The key point is that the hawks, who seem to be aligned with most moderates, are comfortable with 25bp cuts at consecutive meetings and uncomfortable with 50bp cuts.
Whether it’s because 50bp would suggest unnecessary panic; make no sense because the ECB is not behind the curve (even Banque de France Governor François Villeroy de Galhau said on 22 November that the ECB was not behind the curve); ignore any of the reasons Executive Board member Isabel Schnabel gave on 25 November to move gradually; or simply violate preferences for a steady, stable approach, something would have to happen for these arguments not to apply end-January.
Absent any exceptional development, meaning if the baseline continues to more or less materialise, then we can see a measured, gradual approach to easing remaining the rule. Meanwhile, the steady approach of neutral rates will only make adjusting the stance in leaps and bounds less appealing.

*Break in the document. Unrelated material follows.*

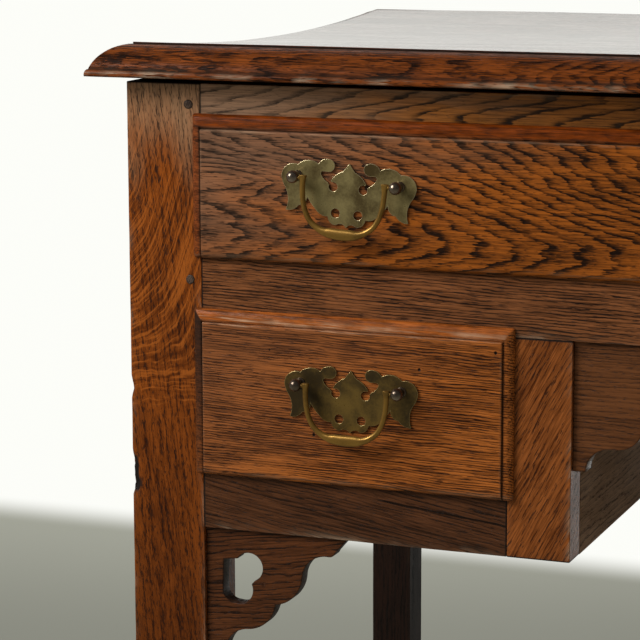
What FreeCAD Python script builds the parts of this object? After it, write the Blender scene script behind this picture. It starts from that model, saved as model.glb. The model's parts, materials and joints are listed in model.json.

To be sure, the prerequisite of nothing happening is subject to greater question at a more distant horizon. Still, taking the current situation as a blueprint could easily be valid in January, as some Council members will want to see inflation forecasts that reflect service sector agreements reached early in the year, which won’t be possible until the March projection exercise, and others may feel that there will be insufficient clarity about wage growth until mid-2025.
Germany’s Institute of Economic and Social Research last Friday predicted a nominal 5.5% increase next year for collective wages in the euro area’s largest economy, underscoring that the issue of wage developments has the potential to remain topical for monetary policy.
Some might say that on 30 January, US President-elect Donald Trump’s tariff intentions will finally be clear, but policymakers seem divided about the ramifications. The effects ‘can play in two directions’, as one governor told us, and uncertainty makes it tough to incorporate them in the ECB’s baseline.
All in all, from today’s perspective, we see the path to the terminal rate as paved with 25bp cuts at every meeting unless an unexpected development compels acceleration.